Учитель учит и дает модель поведения в жизни. Если ребенок про хана Батыя не очень хорошо будет знать — это допустимо, а вот после такого [как в «Лиге школ»] у ребенка будет страшнейшая травма.

Инна Пасечник

психолог благотворительного фонда «Волонтеры — в помощь детям-сиротам», в 2007–2016 годах — детский и подростковый психолог Центра психолого-медико-социального сопровождения при Департаменте образования Москвы

Этические нормы прописаны и всем известны. Поэтому я была очень удивлена, когда представители 57-й школы решили собрать общественность и сформулировать некие нормы — ведь они уже существуют и известны любому действующему педагогу, психологу, врачу.

Мне здесь видится более системная проблема: учителя настолько перегружены, что оказываются замкнутыми в своей профессии, у них практически нет возможности общаться со своими коллегами, а при этом они очень сильно нуждаются в эмоциональной поддержке. Дети — это сложно, нередко они провоцируют педагогов. В таких случаях педагоги нуждаются в профессиональных группах поддержки, где можно открыто говорить о своих проблемах, где не страшно показать, что у тебя что-то не получается, что возникают какие-то сложности. Этих групп очень не хватает.

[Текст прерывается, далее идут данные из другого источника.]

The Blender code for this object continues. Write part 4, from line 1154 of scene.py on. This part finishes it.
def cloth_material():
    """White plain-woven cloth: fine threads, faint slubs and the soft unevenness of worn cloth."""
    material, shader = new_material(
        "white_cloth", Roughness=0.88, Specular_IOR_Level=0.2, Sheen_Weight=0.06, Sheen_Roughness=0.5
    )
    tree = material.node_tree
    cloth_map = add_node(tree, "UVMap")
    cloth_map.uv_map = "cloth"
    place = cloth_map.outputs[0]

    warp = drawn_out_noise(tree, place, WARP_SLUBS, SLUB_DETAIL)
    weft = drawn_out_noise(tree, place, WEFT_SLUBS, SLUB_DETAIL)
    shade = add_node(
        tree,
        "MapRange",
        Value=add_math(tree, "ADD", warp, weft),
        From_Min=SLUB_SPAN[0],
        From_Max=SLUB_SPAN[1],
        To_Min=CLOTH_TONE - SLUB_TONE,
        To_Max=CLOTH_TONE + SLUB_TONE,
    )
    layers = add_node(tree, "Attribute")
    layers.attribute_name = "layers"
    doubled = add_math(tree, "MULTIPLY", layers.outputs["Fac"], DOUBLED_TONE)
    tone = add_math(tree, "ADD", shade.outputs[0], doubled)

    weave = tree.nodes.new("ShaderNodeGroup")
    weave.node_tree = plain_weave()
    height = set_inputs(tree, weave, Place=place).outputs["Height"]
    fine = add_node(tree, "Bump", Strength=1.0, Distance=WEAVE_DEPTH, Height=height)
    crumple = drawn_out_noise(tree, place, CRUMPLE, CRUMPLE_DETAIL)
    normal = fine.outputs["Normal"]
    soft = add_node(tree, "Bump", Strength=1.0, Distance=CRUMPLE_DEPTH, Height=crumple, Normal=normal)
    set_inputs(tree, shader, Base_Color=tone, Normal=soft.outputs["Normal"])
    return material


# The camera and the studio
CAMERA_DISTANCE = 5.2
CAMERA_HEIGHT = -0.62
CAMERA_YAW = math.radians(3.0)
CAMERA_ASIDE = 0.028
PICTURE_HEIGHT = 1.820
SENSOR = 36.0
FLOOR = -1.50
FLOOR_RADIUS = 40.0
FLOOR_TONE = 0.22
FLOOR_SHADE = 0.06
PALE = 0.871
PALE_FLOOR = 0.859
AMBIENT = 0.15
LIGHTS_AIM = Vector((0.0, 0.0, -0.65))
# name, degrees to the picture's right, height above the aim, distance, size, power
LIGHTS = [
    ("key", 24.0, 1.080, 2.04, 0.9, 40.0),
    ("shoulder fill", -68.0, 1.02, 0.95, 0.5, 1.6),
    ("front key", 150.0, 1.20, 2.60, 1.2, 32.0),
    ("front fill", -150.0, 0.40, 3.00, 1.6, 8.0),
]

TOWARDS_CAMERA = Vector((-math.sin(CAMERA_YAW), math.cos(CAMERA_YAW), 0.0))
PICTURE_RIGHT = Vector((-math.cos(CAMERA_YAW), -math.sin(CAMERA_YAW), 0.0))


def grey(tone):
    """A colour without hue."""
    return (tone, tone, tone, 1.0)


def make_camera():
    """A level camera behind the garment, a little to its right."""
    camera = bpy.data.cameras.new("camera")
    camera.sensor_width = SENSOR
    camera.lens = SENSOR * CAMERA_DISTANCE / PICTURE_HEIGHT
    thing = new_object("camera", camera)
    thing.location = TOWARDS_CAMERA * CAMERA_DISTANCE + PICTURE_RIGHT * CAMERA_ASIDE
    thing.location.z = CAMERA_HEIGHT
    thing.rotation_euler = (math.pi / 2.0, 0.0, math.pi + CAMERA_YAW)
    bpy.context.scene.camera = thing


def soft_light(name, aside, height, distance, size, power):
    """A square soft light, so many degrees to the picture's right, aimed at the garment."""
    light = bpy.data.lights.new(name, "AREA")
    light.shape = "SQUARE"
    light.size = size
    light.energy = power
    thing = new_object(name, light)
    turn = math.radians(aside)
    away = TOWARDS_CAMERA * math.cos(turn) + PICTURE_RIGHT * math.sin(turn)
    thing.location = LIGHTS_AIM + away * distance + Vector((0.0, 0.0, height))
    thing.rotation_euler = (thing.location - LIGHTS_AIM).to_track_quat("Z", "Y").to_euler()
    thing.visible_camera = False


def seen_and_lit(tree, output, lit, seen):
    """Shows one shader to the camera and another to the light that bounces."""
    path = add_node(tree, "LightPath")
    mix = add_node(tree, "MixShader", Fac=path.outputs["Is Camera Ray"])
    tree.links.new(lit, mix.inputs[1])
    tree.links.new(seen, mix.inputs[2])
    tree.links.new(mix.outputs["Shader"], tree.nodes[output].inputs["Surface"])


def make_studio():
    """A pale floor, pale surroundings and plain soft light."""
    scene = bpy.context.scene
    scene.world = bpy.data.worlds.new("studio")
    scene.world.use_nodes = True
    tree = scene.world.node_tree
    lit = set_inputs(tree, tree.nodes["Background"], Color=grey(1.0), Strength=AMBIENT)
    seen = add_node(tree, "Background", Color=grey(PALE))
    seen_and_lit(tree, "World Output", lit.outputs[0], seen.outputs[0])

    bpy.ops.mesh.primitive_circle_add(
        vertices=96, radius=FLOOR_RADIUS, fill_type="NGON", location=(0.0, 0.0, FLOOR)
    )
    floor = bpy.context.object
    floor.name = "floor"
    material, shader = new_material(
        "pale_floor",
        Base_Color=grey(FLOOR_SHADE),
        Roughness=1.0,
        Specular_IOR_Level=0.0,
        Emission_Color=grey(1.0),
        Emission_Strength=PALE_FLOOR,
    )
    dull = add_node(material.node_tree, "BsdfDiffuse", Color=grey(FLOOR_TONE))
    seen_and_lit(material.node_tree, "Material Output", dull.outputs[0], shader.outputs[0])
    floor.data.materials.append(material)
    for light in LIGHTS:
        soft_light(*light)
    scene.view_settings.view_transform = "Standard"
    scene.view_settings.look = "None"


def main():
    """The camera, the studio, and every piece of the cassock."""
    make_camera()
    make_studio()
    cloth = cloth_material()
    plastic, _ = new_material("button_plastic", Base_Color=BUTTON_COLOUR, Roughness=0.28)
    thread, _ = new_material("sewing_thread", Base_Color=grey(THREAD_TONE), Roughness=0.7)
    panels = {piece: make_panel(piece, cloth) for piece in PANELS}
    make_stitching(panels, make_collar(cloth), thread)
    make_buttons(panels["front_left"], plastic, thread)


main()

Педагоги в принципе плохо идут на такое общение, у нас просто не заложено это в культуре. С одной стороны, учителя боятся показаться в чем-то некомпетентными. В школах очень большая конкуренция и очень развиты карательные меры, зато недостаточно отклика на какие-то человеческие трудности. Вторая проблема — наши учителя очень перегружены, это связано с тем, что у них не очень большая зарплата и очень большая нагрузка, когда у тебя очень много учеников, то тебе просто не хватает ресурса, чтобы заботиться о себе и выживать.

Хорошо, что подобные истории предаются огласке, это заставляет каждого отдельного человека задумываться, все ли он правильно делает и как это влияет на окружающих. Педагог, у которого есть сомнения в своих поступках или возникли искренние влюбленности в учеников, в этот момент задумается и остановится.

Но не стоит забывать, что вопрос отношений учителей и учеников отсылает нас к отношениям в семье: как происходит общение дома, насколько родитель включен в то, что происходит с его ребенком, — не в плане контроля, а в плане эмоционального участия.